# Dataset records
------

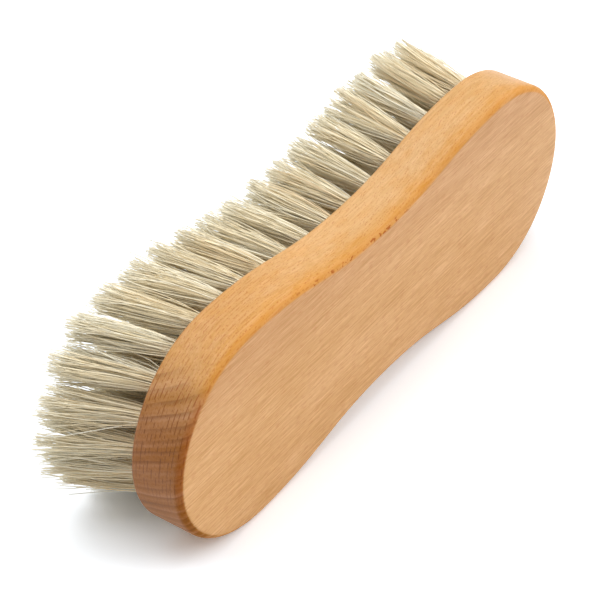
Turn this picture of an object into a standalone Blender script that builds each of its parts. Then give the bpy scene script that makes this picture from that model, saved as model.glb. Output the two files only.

------

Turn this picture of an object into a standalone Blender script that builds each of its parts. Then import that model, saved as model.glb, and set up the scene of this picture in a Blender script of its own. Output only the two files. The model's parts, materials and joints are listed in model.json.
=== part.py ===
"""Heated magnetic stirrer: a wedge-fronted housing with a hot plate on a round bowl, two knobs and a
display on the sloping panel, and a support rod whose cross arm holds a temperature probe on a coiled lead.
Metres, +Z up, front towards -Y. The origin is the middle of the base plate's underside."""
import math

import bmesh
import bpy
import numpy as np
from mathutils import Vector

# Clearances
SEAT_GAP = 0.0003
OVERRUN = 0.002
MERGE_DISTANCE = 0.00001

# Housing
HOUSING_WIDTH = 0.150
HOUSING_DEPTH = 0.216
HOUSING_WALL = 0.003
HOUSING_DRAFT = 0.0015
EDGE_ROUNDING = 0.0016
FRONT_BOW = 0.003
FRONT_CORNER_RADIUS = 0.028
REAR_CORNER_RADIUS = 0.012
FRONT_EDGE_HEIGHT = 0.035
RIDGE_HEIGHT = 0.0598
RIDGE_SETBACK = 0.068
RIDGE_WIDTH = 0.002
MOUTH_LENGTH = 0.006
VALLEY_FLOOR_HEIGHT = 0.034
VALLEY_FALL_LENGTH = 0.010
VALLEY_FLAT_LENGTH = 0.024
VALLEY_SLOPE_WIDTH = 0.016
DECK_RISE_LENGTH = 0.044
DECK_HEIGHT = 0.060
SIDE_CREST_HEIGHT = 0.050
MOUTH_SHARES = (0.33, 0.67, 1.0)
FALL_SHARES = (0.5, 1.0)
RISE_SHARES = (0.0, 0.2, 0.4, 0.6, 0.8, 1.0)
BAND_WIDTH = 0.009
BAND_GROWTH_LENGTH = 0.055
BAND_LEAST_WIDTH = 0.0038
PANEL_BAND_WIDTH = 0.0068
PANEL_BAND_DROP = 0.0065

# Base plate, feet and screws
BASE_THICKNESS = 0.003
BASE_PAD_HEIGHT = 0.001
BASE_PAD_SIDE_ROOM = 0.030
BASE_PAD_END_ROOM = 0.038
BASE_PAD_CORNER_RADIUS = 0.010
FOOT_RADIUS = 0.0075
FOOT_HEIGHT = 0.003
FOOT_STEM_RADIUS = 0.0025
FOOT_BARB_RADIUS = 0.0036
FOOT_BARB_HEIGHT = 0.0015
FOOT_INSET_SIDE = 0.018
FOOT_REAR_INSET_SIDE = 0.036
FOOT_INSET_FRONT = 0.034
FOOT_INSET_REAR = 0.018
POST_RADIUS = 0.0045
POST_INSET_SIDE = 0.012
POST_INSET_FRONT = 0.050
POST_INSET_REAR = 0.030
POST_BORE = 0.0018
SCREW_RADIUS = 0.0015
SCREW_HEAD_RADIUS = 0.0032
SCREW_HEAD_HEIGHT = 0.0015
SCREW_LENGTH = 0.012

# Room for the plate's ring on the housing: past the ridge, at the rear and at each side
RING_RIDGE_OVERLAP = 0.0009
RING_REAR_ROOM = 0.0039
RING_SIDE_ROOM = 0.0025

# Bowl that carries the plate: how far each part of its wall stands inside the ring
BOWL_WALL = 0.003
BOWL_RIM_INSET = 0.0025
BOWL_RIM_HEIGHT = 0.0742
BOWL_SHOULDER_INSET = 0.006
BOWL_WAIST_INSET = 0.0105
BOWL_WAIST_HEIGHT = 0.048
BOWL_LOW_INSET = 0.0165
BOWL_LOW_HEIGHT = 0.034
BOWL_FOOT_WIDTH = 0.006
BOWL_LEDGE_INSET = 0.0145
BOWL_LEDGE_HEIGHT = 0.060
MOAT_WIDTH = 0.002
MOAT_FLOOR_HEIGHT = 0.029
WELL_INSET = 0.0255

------

# Your instructions
Show the lines of the data that hold the word "from".

# Exercise output
Turn this picture of an object into a standalone Blender script that builds each of its parts. Then give the bpy scene script that makes this picture from that model, saved as model.glb. Output the two files only.
from mathutils import Vector